_To do_
Please write out the complete listing that follows, exactly as it reads.

· · · · ·

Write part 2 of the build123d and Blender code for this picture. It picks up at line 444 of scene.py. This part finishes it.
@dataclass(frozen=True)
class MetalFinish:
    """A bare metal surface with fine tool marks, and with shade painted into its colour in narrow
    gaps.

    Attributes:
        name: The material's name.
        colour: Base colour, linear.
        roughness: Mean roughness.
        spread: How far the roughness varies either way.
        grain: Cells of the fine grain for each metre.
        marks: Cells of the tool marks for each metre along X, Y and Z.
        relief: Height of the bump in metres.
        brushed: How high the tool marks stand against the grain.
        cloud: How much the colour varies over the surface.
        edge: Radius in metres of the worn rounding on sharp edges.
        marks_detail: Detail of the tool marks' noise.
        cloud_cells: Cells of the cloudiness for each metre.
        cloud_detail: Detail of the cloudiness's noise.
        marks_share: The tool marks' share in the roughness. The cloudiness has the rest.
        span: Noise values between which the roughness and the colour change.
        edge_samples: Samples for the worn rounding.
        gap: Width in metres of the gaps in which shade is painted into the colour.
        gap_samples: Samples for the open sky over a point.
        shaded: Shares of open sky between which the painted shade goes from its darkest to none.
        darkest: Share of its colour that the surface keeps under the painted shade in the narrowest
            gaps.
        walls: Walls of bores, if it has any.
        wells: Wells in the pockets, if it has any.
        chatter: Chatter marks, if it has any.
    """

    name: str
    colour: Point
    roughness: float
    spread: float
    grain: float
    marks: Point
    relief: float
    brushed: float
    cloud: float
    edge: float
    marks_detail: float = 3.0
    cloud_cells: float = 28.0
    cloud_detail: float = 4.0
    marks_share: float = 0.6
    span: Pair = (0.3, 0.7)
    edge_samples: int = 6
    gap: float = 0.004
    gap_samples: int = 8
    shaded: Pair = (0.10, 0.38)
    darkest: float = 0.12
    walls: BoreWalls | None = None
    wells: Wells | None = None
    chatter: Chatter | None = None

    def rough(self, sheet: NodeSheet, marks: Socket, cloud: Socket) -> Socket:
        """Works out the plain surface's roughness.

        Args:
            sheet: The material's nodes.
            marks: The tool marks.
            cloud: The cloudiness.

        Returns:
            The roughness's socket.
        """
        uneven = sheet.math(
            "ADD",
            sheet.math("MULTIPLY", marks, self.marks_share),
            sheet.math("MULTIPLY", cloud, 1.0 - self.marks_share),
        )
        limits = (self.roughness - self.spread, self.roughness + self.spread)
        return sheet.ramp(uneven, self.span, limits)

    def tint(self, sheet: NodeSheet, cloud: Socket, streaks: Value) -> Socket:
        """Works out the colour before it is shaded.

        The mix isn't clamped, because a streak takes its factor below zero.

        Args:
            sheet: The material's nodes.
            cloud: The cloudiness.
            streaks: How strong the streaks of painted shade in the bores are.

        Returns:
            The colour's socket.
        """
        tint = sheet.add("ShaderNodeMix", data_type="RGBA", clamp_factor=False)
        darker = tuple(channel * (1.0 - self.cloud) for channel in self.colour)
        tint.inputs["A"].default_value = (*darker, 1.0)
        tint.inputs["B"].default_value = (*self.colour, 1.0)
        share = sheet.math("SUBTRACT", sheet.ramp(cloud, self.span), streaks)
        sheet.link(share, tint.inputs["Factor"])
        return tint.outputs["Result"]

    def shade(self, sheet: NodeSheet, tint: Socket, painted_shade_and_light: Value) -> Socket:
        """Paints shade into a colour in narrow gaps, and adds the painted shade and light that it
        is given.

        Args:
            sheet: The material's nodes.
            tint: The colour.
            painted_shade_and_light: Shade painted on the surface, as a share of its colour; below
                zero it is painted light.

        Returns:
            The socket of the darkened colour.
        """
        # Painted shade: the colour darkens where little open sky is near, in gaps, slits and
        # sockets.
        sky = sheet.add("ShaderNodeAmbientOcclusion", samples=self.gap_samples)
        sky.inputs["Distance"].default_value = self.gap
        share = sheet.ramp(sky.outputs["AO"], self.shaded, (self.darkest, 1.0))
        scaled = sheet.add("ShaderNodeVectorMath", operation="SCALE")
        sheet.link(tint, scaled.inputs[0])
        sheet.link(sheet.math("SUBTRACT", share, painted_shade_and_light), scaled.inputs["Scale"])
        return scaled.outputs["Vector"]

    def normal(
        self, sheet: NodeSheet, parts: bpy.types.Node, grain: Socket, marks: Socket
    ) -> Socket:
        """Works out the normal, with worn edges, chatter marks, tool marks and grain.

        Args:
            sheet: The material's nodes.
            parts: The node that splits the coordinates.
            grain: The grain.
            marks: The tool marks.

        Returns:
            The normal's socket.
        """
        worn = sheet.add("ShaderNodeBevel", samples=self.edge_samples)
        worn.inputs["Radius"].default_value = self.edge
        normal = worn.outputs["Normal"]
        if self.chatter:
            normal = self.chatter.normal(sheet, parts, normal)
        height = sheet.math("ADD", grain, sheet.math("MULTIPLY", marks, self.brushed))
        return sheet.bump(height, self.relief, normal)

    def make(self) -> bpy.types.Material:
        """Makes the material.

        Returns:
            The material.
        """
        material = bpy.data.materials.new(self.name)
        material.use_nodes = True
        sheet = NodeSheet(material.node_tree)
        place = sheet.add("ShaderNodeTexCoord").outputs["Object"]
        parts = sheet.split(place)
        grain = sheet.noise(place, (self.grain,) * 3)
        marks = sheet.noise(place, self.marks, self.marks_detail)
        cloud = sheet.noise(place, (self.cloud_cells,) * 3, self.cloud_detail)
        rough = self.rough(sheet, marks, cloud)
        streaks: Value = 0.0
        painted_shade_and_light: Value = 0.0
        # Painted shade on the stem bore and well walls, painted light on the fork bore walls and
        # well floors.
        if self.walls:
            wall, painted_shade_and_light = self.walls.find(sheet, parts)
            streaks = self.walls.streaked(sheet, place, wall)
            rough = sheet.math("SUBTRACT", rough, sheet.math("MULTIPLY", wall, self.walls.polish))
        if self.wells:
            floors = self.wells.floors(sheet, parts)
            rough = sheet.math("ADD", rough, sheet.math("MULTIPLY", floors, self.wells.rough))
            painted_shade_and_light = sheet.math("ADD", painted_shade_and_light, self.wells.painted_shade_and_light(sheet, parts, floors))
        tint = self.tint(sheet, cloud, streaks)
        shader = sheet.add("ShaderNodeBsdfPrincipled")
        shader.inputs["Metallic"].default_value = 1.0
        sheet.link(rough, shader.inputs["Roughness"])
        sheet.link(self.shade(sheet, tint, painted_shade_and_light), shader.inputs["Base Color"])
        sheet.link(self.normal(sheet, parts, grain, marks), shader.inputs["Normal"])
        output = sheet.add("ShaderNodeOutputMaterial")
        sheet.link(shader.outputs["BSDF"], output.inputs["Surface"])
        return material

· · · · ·

_Reply to the task_
Write part 2 of the build123d and Blender code for this picture. It picks up at line 444 of scene.py. This part finishes it.
@dataclass(frozen=True)
class MetalFinish:
    """A bare metal surface with fine tool marks, and with shade painted into its colour in narrow
    gaps.

    Attributes:
        name: The material's name.
        colour: Base colour, linear.
        roughness: Mean roughness.
        spread: How far the roughness varies either way.
        grain: Cells of the fine grain for each metre.
        marks: Cells of the tool marks for each metre along X, Y and Z.
        relief: Height of the bump in metres.
        brushed: How high the tool marks stand against the grain.
        cloud: How much the colour varies over the surface.
        edge: Radius in metres of the worn rounding on sharp edges.
        marks_detail: Detail of the tool marks' noise.
        cloud_cells: Cells of the cloudiness for each metre.
        cloud_detail: Detail of the cloudiness's noise.
        marks_share: The tool marks' share in the roughness. The cloudiness has the rest.
        span: Noise values between which the roughness and the colour change.
        edge_samples: Samples for the worn rounding.
        gap: Width in metres of the gaps in which shade is painted into the colour.
        gap_samples: Samples for the open sky over a point.
        shaded: Shares of open sky between which the painted shade goes from its darkest to none.
        darkest: Share of its colour that the surface keeps under the painted shade in the narrowest
            gaps.
        walls: Walls of bores, if it has any.
        wells: Wells in the pockets, if it has any.
        chatter: Chatter marks, if it has any.
    """

    name: str
    colour: Point
    roughness: float
    spread: float
    grain: float
    marks: Point
    relief: float
    brushed: float
    cloud: float
    edge: float
    marks_detail: float = 3.0
    cloud_cells: float = 28.0
    cloud_detail: float = 4.0
    marks_share: float = 0.6
    span: Pair = (0.3, 0.7)
    edge_samples: int = 6
    gap: float = 0.004
    gap_samples: int = 8
    shaded: Pair = (0.10, 0.38)
    darkest: float = 0.12
    walls: BoreWalls | None = None
    wells: Wells | None = None
    chatter: Chatter | None = None

    def rough(self, sheet: NodeSheet, marks: Socket, cloud: Socket) -> Socket:
        """Works out the plain surface's roughness.

        Args:
            sheet: The material's nodes.
            marks: The tool marks.
            cloud: The cloudiness.

        Returns:
            The roughness's socket.
        """
        uneven = sheet.math(
            "ADD",
            sheet.math("MULTIPLY", marks, self.marks_share),
            sheet.math("MULTIPLY", cloud, 1.0 - self.marks_share),
        )
        limits = (self.roughness - self.spread, self.roughness + self.spread)
        return sheet.ramp(uneven, self.span, limits)

    def tint(self, sheet: NodeSheet, cloud: Socket, streaks: Value) -> Socket:
        """Works out the colour before it is shaded.

        The mix isn't clamped, because a streak takes its factor below zero.

        Args:
            sheet: The material's nodes.
            cloud: The cloudiness.
            streaks: How strong the streaks of painted shade in the bores are.

        Returns:
            The colour's socket.
        """
        tint = sheet.add("ShaderNodeMix", data_type="RGBA", clamp_factor=False)
        darker = tuple(channel * (1.0 - self.cloud) for channel in self.colour)
        tint.inputs["A"].default_value = (*darker, 1.0)
        tint.inputs["B"].default_value = (*self.colour, 1.0)
        share = sheet.math("SUBTRACT", sheet.ramp(cloud, self.span), streaks)
        sheet.link(share, tint.inputs["Factor"])
        return tint.outputs["Result"]

    def shade(self, sheet: NodeSheet, tint: Socket, painted_shade_and_light: Value) -> Socket:
        """Paints shade into a colour in narrow gaps, and adds the painted shade and light that it
        is given.

        Args:
            sheet: The material's nodes.
            tint: The colour.
            painted_shade_and_light: Shade painted on the surface, as a share of its colour; below
                zero it is painted light.

        Returns:
            The socket of the darkened colour.
        """
        # Painted shade: the colour darkens where little open sky is near, in gaps, slits and
        # sockets.
        sky = sheet.add("ShaderNodeAmbientOcclusion", samples=self.gap_samples)
        sky.inputs["Distance"].default_value = self.gap
        share = sheet.ramp(sky.outputs["AO"], self.shaded, (self.darkest, 1.0))
        scaled = sheet.add("ShaderNodeVectorMath", operation="SCALE")
        sheet.link(tint, scaled.inputs[0])
        sheet.link(sheet.math("SUBTRACT", share, painted_shade_and_light), scaled.inputs["Scale"])
        return scaled.outputs["Vector"]

    def normal(
        self, sheet: NodeSheet, parts: bpy.types.Node, grain: Socket, marks: Socket
    ) -> Socket:
        """Works out the normal, with worn edges, chatter marks, tool marks and grain.

        Args:
            sheet: The material's nodes.
            parts: The node that splits the coordinates.
            grain: The grain.
            marks: The tool marks.

        Returns:
            The normal's socket.
        """
        worn = sheet.add("ShaderNodeBevel", samples=self.edge_samples)
        worn.inputs["Radius"].default_value = self.edge
        normal = worn.outputs["Normal"]
        if self.chatter:
            normal = self.chatter.normal(sheet, parts, normal)
        height = sheet.math("ADD", grain, sheet.math("MULTIPLY", marks, self.brushed))
        return sheet.bump(height, self.relief, normal)

    def make(self) -> bpy.types.Material:
        """Makes the material.

        Returns:
            The material.
        """
        material = bpy.data.materials.new(self.name)
        material.use_nodes = True
        sheet = NodeSheet(material.node_tree)
        place = sheet.add("ShaderNodeTexCoord").outputs["Object"]
        parts = sheet.split(place)
        grain = sheet.noise(place, (self.grain,) * 3)
        marks = sheet.noise(place, self.marks, self.marks_detail)
        cloud = sheet.noise(place, (self.cloud_cells,) * 3, self.cloud_detail)
        rough = self.rough(sheet, marks, cloud)
        streaks: Value = 0.0
        painted_shade_and_light: Value = 0.0
        # Painted shade on the stem bore and well walls, painted light on the fork bore walls and
        # well floors.
        if self.walls:
            wall, painted_shade_and_light = self.walls.find(sheet, parts)
            streaks = self.walls.streaked(sheet, place, wall)
            rough = sheet.math("SUBTRACT", rough, sheet.math("MULTIPLY", wall, self.walls.polish))
        if self.wells:
            floors = self.wells.floors(sheet, parts)
            rough = sheet.math("ADD", rough, sheet.math("MULTIPLY", floors, self.wells.rough))
            painted_shade_and_light = sheet.math("ADD", painted_shade_and_light, self.wells.painted_shade_and_light(sheet, parts, floors))
        tint = self.tint(sheet, cloud, streaks)
        shader = sheet.add("ShaderNodeBsdfPrincipled")
        shader.inputs["Metallic"].default_value = 1.0
        sheet.link(rough, shader.inputs["Roughness"])
        sheet.link(self.shade(sheet, tint, painted_shade_and_light), shader.inputs["Base Color"])
        sheet.link(self.normal(sheet, parts, grain, marks), shader.inputs["Normal"])
        output = sheet.add("ShaderNodeOutputMaterial")
        sheet.link(shader.outputs["BSDF"], output.inputs["Surface"])
        return material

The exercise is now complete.